(805 ILCS 5/7.80) (from Ch. 32, par. 7.80)
Sec. 7.80.
Provisions relating to actions by shareholders.
(a) No
action shall be brought in this State by a shareholder in the right of a
domestic or foreign corporation unless the plaintiff was a shareholder of
record at the time of the transaction of which
he or she complains, or his or her shares or voting trust certificates thereafter
devolved upon him or her by operation of law from a person who was a holder
at such time; provided, however, that a shareholder who does not meet such
requirement may nevertheless be allowed in the discretion of the court to
bring such action on a preliminary showing to and determination by the court,
upon motion and after a hearing at which the court may consider such evidence
by affidavit or testimony as it deems material, that plaintiff acquired
the shares before there was disclosure to the public or to the plaintiff
of the wrongdoing of which plaintiff complains.
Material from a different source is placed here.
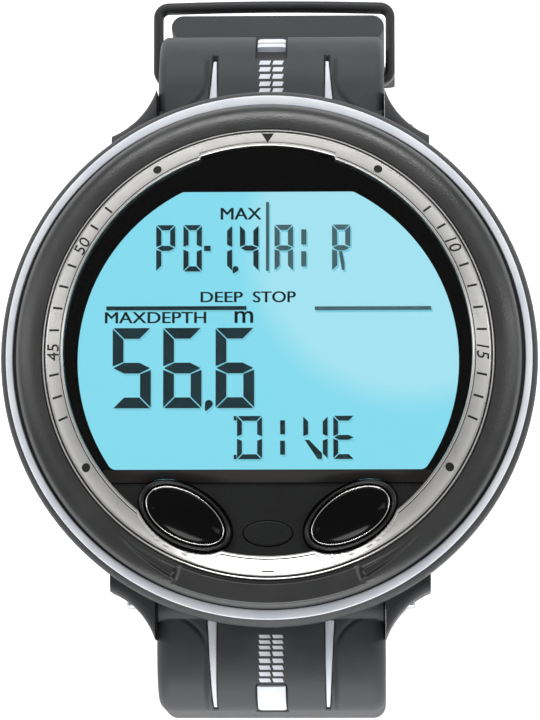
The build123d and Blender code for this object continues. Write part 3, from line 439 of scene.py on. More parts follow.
def inner_edge(angle):
    """The same edge, pushed out to the far side of each rim oval where a ray from the centre
    crosses it."""
    edge = plain_edge(angle)
    for side in (-1, 1):
        ray = np.stack([side * np.sin(angle), np.cos(angle)], -1)
        turn = np.array([[math.cos(button_tilt), math.sin(button_tilt)],
                         [-math.sin(button_tilt), math.cos(button_tilt)]])
        direction = (ray @ turn.T) / (rim_axes + 0.12)
        start = (-button_centre @ turn.T) / (rim_axes + 0.12)
        a = (direction ** 2).sum(-1)
        b = (direction * start).sum(-1)
        c = (start ** 2).sum() - 1
        room = b * b - a * c
        far = np.where(room > 0, (-b + np.sqrt(np.maximum(room, 0))) / a, 0)
        edge = np.maximum(edge, far)
    return edge


print("inner edge between", round(float(inner_edge(np.linspace(0, 6.28, 400)).min()), 2), "and",
      round(float(inner_edge(np.linspace(0, 6.28, 400)).max()), 2))

# %% Ring surface
ring_top, ring_foot = trim_high[2], trim_low[2]
ring_outer = trim_high[0]
lip_height = trim_low[2] + 0.55
face_width = ring_outer - lens_high[0] + 0.3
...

(b) A complaint in a proceeding brought in the right of a corporation
must allege with particularity the demand made, if any,
to obtain action by the directors and either why the complainant could not
obtain the action or why he or she did not make the demand. If a demand
for action was made and the corporation's investigation of the demand is
in progress when the proceeding is filed, the court may stay the suit for
thirty days or until the investigation is completed, whichever is less.
(c) A proceeding commenced under this Section may not be discontinued
or settled without the court's approval. If the court determines that a
proposed discontinuance or settlement will substantially affect the interest
of the corporation's shareholders or a class of shareholders, the court
may direct that notice be given the shareholders affected.